04/04/2024

Eleusinian Mysteries

Since the most remote times, the entire long history of the European, Mediterranean and Near Eastern religious experience has been characterized by the presence and diffusion of mystery cults. These cults generally characterized by a common order, by a common basic rule, consisting in the fact that the set of beliefs or foundations of the cult, of the founding myths, of the religious practices, and the true nature of the teachings and the revelatory message of the Deities should be reserved, to different degrees, for the Initiates, for those who were admitted and entered a particular community of new men. The Initiates were distinguished from the profane, from those who had not had access to the Mysteries (by choice, by impediment or for other reasons of a legal or social nature), and swore a solemn oath and had the obligation to remain silent, not to reveal or profane the secret, which had to remain ineffable.

The most famous – and at the same time the longest-lived – of the mystery cults of antiquity was that of the Eleusinian Mysteries, in honor of the Two Goddesses, the Mother and the Daughter, Demeter and Kore-Persephone.

The Eleusinian Mysteries, established by the Goddess Demeter herself in 1216 BC, take their name from Eleusis (today’s Eleusina), a town in Attica about twenty kilometers from Athens. Here, according to the Tradition, the Goddess arrived at the end of her long wandering in search of her Daughter, kidnapped in Sicily, near Enna, by Hades, the God of the underworld, by will of Zeus, who wanted to prevent the completion of the his mission of redemption and liberation of humanity. Demeter, in the guise of an old woman, was welcomed at court by King Celeus and Queen Metanira and was entrusted with the task of acting as nurse to the last-born of the royal family, Demophoon. She later revealed herself in her true form, she commanded that a temple be built for her and proclaimed, with the Discourse of Revelation, the institution of the Sacred Mysteries. At the same time, she obtained the return of her daughter, but only for part of the year, as Hades had tricked her into eating the seeds of a fairy pomegranate which bound her to the Underworld.
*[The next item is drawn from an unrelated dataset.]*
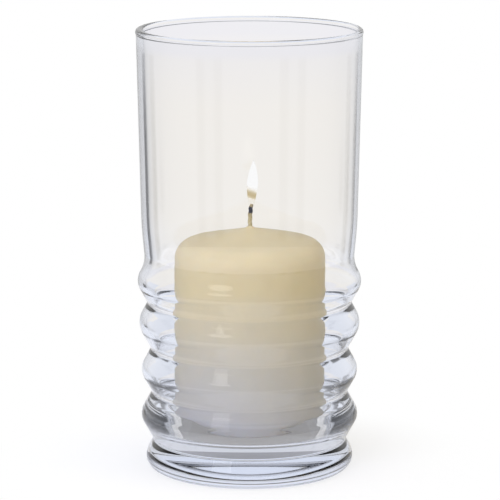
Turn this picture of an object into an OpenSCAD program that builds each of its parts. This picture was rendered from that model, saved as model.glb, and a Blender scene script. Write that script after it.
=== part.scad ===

The Eleusinian Mysteries offered initiates a path of elevation and awareness and, above all, the gift of the immortality of the soul.

The Little Mysteries were held in the month of Antesterion (February). The initiates-to-be, after a long preparation, were subjected to purifying ceremonies. Once they received the initiation, they became Mystai, becoming part of the community of the faithful ones. The Great Mysteries were held in the month of Boedromion (September-October). They were reserved for the Mystai who, after adequate preparation which included fasting and purifications, underwent a real death ritual, a journey to the Underworld which allowed them to access the second degree of initiation, the Epopteia, which means ” contemplation”. The Epopte is in fact “he who has seen”, who can contemplate himself and the Gods, who he can see with the eyes of the soul.

The Eleusinian Mysteries rapidly spread throughout the Mediterranean area, becoming, in the imperial Roman age, the main mystery. The Mother Sanctuary of Eleusis, on which numerous Temples and Sanctuaries depended throughout the Empire, became an essential beacon of Knowledge. Eleven Emperors, from Octavian Augustus to Hadrian, from Marcus Aurelius to Gallienus, up to Julian, were initiated there, as well as great figures such as Pausanias, Marcus Tullius Cicero, the philosophers Plotinus, Porphyry and Proclus and the great scientist and philosopher Hypatia of Alexandria.

The Mother Sanctuary of Eleusis was formally closed in 380 AD. from the Pritan of the Hierophants Nestorius, following the Christian persecutions which culminated with the infamous Edict of Thessalonica. From that moment on, the Eleusian Mystery Tradition, with its teachings and rituals, went underground, surviving like a karst river through the dark centuries of the Middle Ages and reaching the modern and contemporary age.